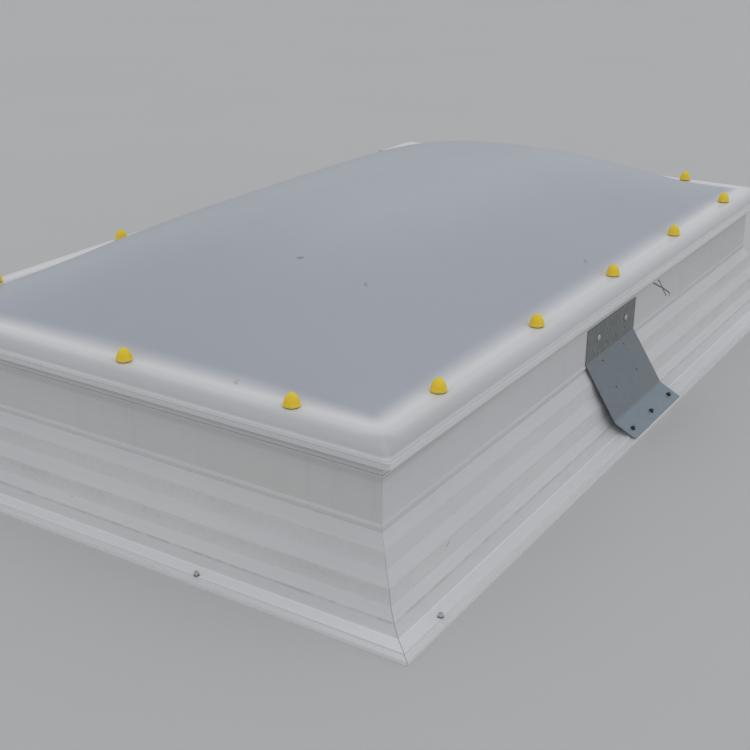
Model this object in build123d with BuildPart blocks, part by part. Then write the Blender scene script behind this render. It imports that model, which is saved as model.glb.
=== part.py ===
from build123d import *
import os
from math import atan2, cos, pi, radians, sin

# Roof skylight: a triple skin pillow dome screwed down on a white upstand of four mitred hollow lengths.
# X runs along the length, Y across, Z up. The origin is the centre of the underside of the base flange.
# In the section of the upstand, "in" is the distance from the flange's outer edge towards the opening.

# Overall sizes
base_length = 2484.0
base_width = 1540.0

# Upstand section: base flange and its foot
edge_height = 8.0
edge_strip = 13.0
flange_height = 11.0
flange_step_run = 3.0
flange_land = 27.0
foot_run = 27.0
foot_rise = 11.0

# Upstand section: sloping skirt of flatter treads and steeper risers
foot_tread = 27.0
foot_tread_angle = 50.0
tread = 33.0
tread_angle = 57.0
riser = 28.5
riser_angle = 72.0
skirt_pairs = 2

# Upstand section: groove, bead and upright wall
groove_depth = 2.0
groove_height = 5.0
bead_bulge = 2.4
wall_in = 144.0
wall_foot = 167.5

# Upstand section: head
band_bottom = 264.0
band_top = 294.0
band_proud = 3.0
drip_groove_bottom = 268.5
drip_groove_height = 2.0
drip_groove_depth = 1.8
head_top = 333.0
shaft_in = 200.0

# Upstand section: walls and webs of the hollow lengths
outer_wall = 2.8
web = 1.8
upright_web_in = 174.0
mid_wall_web = 215.0
screw_web = 306.0

# Dome: edge lip, roll and land
lip_in = 106.0
lip_bottom = 300.5
lip_height = 13.5
lip_corner = 9.0
lip_edge_round = 2.0
roll_in = 113.0
roll_corner = 12.0
roll_radius = 32.0
roll_steps = 8
land_top = 348.5
inner_land_in = 149.0
inner_land_corner = 5.0

# Dome: pillow shape
end_fullness = 4.1
side_fullness = 2.55
outer_pillow_in = 175.0
outer_rise = 158.5
middle_pillow_in = 190.0
middle_rise = 131.0
inner_pillow_in = 205.0
inner_rise = 104.0
pillow_flare = 0.05
outer_skin_thickness = 3.0
thin_skin_thickness = 2.5
grid_steps = 28

# Seals between the skins and below them
seal_thickness = 1.5
seal_start_in = 150.5
seal_width = 21.0
gasket_in = 148.5
gasket_width = 37.0
gasket_bead_width = 5.0
gasket_bead_height = 1.0

# Dome screws and what sits under their heads
screw_in = 157.5
long_first_screw = 369.0
long_count = 5
short_first_screw = 351.5
short_count = 3
shank_diameter = 5.5
clearance = 0.3
dome_screw_grip = 42.0
point_length = 6.0
point_tip_radius = 0.5
head_across_flats = 8.0
head_height = 4.5
head_flange_diameter = 12.5
head_flange_height = 1.5
sleeve_diameter = 9.0
cap_washer_diameter = 30.0
cap_washer_thickness = 2.0
seat_diameter = 33.5
seat_thickness = 2.6
seat_collar_diameter = 26.0
seat_collar_height = 3.5
seat_collar_wall = 2.0

# Snap-on caps
cap_diameter = 33.0
cap_skirt = 2.5
cap_height = 24.0
cap_foot_radius = 15.2
cap_waist_radius = 10.9
cap_waist_height = 11.0
cap_shoulder_radius = 6.6
cap_shoulder_height = 18.6
cap_wall = 1.6
far_row_capped = 2

# Screws of the base flange
flange_screw_in = 18.5
flange_screw_x = 150.0
flange_screw_y = 485.0
flange_screw_head_diameter = 10.5
flange_washer_diameter = 11.5
flange_washer_thickness = 1.6
point_gap = 0.5

# Folded bracket on the long side
bracket_start = 1071.0
bracket_width = 309.0
bracket_sheet = 2.0
bracket_bend = 3.0
bracket_top = 255.5
bracket_upper_fold = 169.5
bracket_lower_fold_in = 55.0
bracket_lower_fold = 38.0
bracket_edge_in = 0.0
bracket_rest_gap = 0.2
wall_screw_pitch = 175.0
wall_screw_level = 220.0
wall_screw_length = 19.0
wall_screw_head_diameter = 16.0
wall_screw_head_height = 3.8
wall_screw_head_round = 2.6
wall_screw_recess_length = 6.0
wall_screw_recess_width = 1.2
wall_screw_recess_depth = 1.8
nail_hole_diameter = 5.0
nail_row_pitch = 60.0
nail_row_count = 4
nail_row_level = 192.0
panel_hole_pitch = 138.0
panel_hole_upper = 17.0
panel_hole_lower = 90.0
foot_screw_pitch = 124.0
foot_screw_count = 3
foot_screw_from_fold = 38.5
foot_washer_diameter = 12.5

half_length = base_length / 2
half_width = base_width / 2

os.makedirs("parts", exist_ok=True)


# Section of the upstand

# The skirt is walked from the foot upwards, tread and riser in turn.
skirt_points = [(edge_strip + flange_step_run + flange_land + foot_run, flange_height + foot_rise)]
skirt_runs = [(foot_tread, foot_tread_angle)]
for pair in range(skirt_pairs):
    skirt_runs += [(riser, riser_angle), (tread, tread_angle)]
for run, angle in skirt_runs:
    last_in, last_up = skirt_points[-1]
    skirt_points.append((last_in + run * cos(radians(angle)), last_up + run * sin(radians(angle))))
skirt_top_in, skirt_top = skirt_points[-1]
crease_levels = [point[1] for point in skirt_points[2:-1:2]]

groove_in = skirt_top_in + groove_depth
groove_top = skirt_top + groove_height
bead_middle = (groove_top + wall_foot) / 2
band_in = wall_in - band_proud


def upstand_envelope():
    """The outer shape of the upstand's section, filled solid."""
    with BuildSketch() as envelope:
        with BuildLine():
            Polyline(
                (shaft_in, head_top),
                (shaft_in, 0),
                (0, 0),
                (0, edge_height),
                (edge_strip, edge_height),
                (edge_strip + flange_step_run, flange_height),
                (edge_strip + flange_step_run + flange_land, flange_height),
                *skirt_points,
                (groove_in, skirt_top),
                (groove_in, groove_top),
            )
            ThreePointArc((groove_in, groove_top), (wall_in - bead_bulge, bead_middle), (wall_in, wall_foot))
            Polyline(
                (wall_in, wall_foot),
                (wall_in, band_bottom),
                (band_in, band_bottom),
                (band_in, drip_groove_bottom),
                (band_in + drip_groove_depth, drip_groove_bottom),
                (band_in + drip_groove_depth, drip_groove_bottom + drip_groove_height),
                (band_in, drip_groove_bottom + drip_groove_height),
                (band_in, band_top),
                (wall_in, band_top),
                (wall_in, head_top),
                (shaft_in, head_top),
            )
        make_face()
    return envelope.sketch_local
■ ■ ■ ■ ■
*WHAT THE EXERCISE ASKS*: Repeat the material above in full, keeping every word.

*SOLUTION TO THIS PROBLEM*:
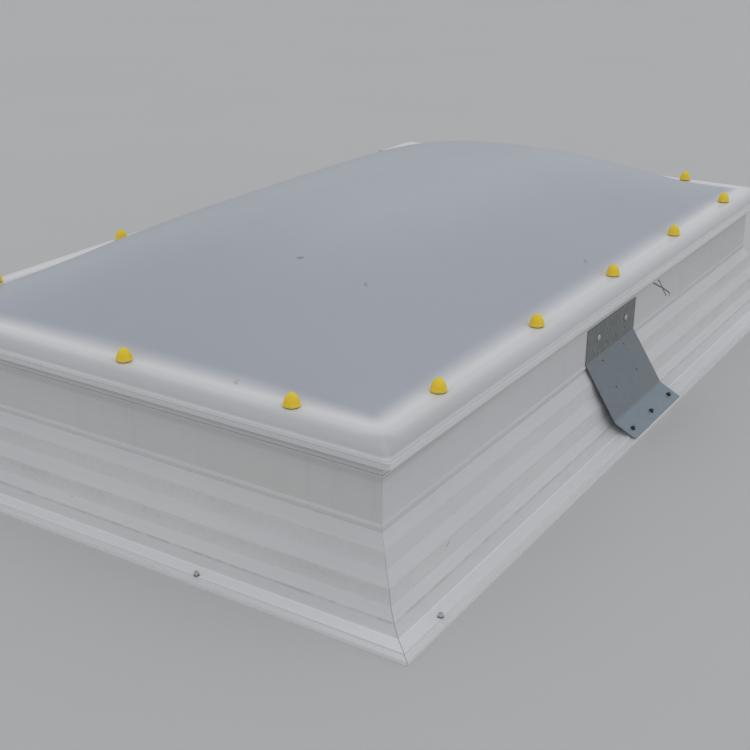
Model this object in build123d with BuildPart blocks, part by part. Then write the Blender scene script behind this render. It imports that model, which is saved as model.glb.
=== part.py ===
from build123d import *
import os
from math import atan2, cos, pi, radians, sin

# Roof skylight: a triple skin pillow dome screwed down on a white upstand of four mitred hollow lengths.
# X runs along the length, Y across, Z up. The origin is the centre of the underside of the base flange.
# In the section of the upstand, "in" is the distance from the flange's outer edge towards the opening.

# Overall sizes
base_length = 2484.0
base_width = 1540.0

# Upstand section: base flange and its foot
edge_height = 8.0
edge_strip = 13.0
flange_height = 11.0
flange_step_run = 3.0
flange_land = 27.0
foot_run = 27.0
foot_rise = 11.0

# Upstand section: sloping skirt of flatter treads and steeper risers
foot_tread = 27.0
foot_tread_angle = 50.0
tread = 33.0
tread_angle = 57.0
riser = 28.5
riser_angle = 72.0
skirt_pairs = 2

# Upstand section: groove, bead and upright wall
groove_depth = 2.0
groove_height = 5.0
bead_bulge = 2.4
wall_in = 144.0
wall_foot = 167.5

# Upstand section: head
band_bottom = 264.0
band_top = 294.0
band_proud = 3.0
drip_groove_bottom = 268.5
drip_groove_height = 2.0
drip_groove_depth = 1.8
head_top = 333.0
shaft_in = 200.0

# Upstand section: walls and webs of the hollow lengths
outer_wall = 2.8
web = 1.8
upright_web_in = 174.0
mid_wall_web = 215.0
screw_web = 306.0

# Dome: edge lip, roll and land
lip_in = 106.0
lip_bottom = 300.5
lip_height = 13.5
lip_corner = 9.0
lip_edge_round = 2.0
roll_in = 113.0
roll_corner = 12.0
roll_radius = 32.0
roll_steps = 8
land_top = 348.5
inner_land_in = 149.0
inner_land_corner = 5.0

# Dome: pillow shape
end_fullness = 4.1
side_fullness = 2.55
outer_pillow_in = 175.0
outer_rise = 158.5
middle_pillow_in = 190.0
middle_rise = 131.0
inner_pillow_in = 205.0
inner_rise = 104.0
pillow_flare = 0.05
outer_skin_thickness = 3.0
thin_skin_thickness = 2.5
grid_steps = 28

# Seals between the skins and below them
seal_thickness = 1.5
seal_start_in = 150.5
seal_width = 21.0
gasket_in = 148.5
gasket_width = 37.0
gasket_bead_width = 5.0
gasket_bead_height = 1.0

# Dome screws and what sits under their heads
screw_in = 157.5
long_first_screw = 369.0
long_count = 5
short_first_screw = 351.5
short_count = 3
shank_diameter = 5.5
clearance = 0.3
dome_screw_grip = 42.0
point_length = 6.0
point_tip_radius = 0.5
head_across_flats = 8.0
head_height = 4.5
head_flange_diameter = 12.5
head_flange_height = 1.5
sleeve_diameter = 9.0
cap_washer_diameter = 30.0
cap_washer_thickness = 2.0
seat_diameter = 33.5
seat_thickness = 2.6
seat_collar_diameter = 26.0
seat_collar_height = 3.5
seat_collar_wall = 2.0

# Snap-on caps
cap_diameter = 33.0
cap_skirt = 2.5
cap_height = 24.0
cap_foot_radius = 15.2
cap_waist_radius = 10.9
cap_waist_height = 11.0
cap_shoulder_radius = 6.6
cap_shoulder_height = 18.6
cap_wall = 1.6
far_row_capped = 2

# Screws of the base flange
flange_screw_in = 18.5
flange_screw_x = 150.0
flange_screw_y = 485.0
flange_screw_head_diameter = 10.5
flange_washer_diameter = 11.5
flange_washer_thickness = 1.6
point_gap = 0.5

# Folded bracket on the long side
bracket_start = 1071.0
bracket_width = 309.0
bracket_sheet = 2.0
bracket_bend = 3.0
bracket_top = 255.5
bracket_upper_fold = 169.5
bracket_lower_fold_in = 55.0
bracket_lower_fold = 38.0
bracket_edge_in = 0.0
bracket_rest_gap = 0.2
wall_screw_pitch = 175.0
wall_screw_level = 220.0
wall_screw_length = 19.0
wall_screw_head_diameter = 16.0
wall_screw_head_height = 3.8
wall_screw_head_round = 2.6
wall_screw_recess_length = 6.0
wall_screw_recess_width = 1.2
wall_screw_recess_depth = 1.8
nail_hole_diameter = 5.0
nail_row_pitch = 60.0
nail_row_count = 4
nail_row_level = 192.0
panel_hole_pitch = 138.0
panel_hole_upper = 17.0
panel_hole_lower = 90.0
foot_screw_pitch = 124.0
foot_screw_count = 3
foot_screw_from_fold = 38.5
foot_washer_diameter = 12.5

half_length = base_length / 2
half_width = base_width / 2

os.makedirs("parts", exist_ok=True)


# Section of the upstand

# The skirt is walked from the foot upwards, tread and riser in turn.
skirt_points = [(edge_strip + flange_step_run + flange_land + foot_run, flange_height + foot_rise)]
skirt_runs = [(foot_tread, foot_tread_angle)]
for pair in range(skirt_pairs):
    skirt_runs += [(riser, riser_angle), (tread, tread_angle)]
for run, angle in skirt_runs:
    last_in, last_up = skirt_points[-1]
    skirt_points.append((last_in + run * cos(radians(angle)), last_up + run * sin(radians(angle))))
skirt_top_in, skirt_top = skirt_points[-1]
crease_levels = [point[1] for point in skirt_points[2:-1:2]]

groove_in = skirt_top_in + groove_depth
groove_top = skirt_top + groove_height
bead_middle = (groove_top + wall_foot) / 2
band_in = wall_in - band_proud


def upstand_envelope():
    """The outer shape of the upstand's section, filled solid."""
    with BuildSketch() as envelope:
        with BuildLine():
            Polyline(
                (shaft_in, head_top),
                (shaft_in, 0),
                (0, 0),
                (0, edge_height),
                (edge_strip, edge_height),
                (edge_strip + flange_step_run, flange_height),
                (edge_strip + flange_step_run + flange_land, flange_height),
                *skirt_points,
                (groove_in, skirt_top),
                (groove_in, groove_top),
            )
            ThreePointArc((groove_in, groove_top), (wall_in - bead_bulge, bead_middle), (wall_in, wall_foot))
            Polyline(
                (wall_in, wall_foot),
                (wall_in, band_bottom),
                (band_in, band_bottom),
                (band_in, drip_groove_bottom),
                (band_in + drip_groove_depth, drip_groove_bottom),
                (band_in + drip_groove_depth, drip_groove_bottom + drip_groove_height),
                (band_in, drip_groove_bottom + drip_groove_height),
                (band_in, band_top),
                (wall_in, band_top),
                (wall_in, head_top),
                (shaft_in, head_top),
            )
        make_face()
    return envelope.sketch_local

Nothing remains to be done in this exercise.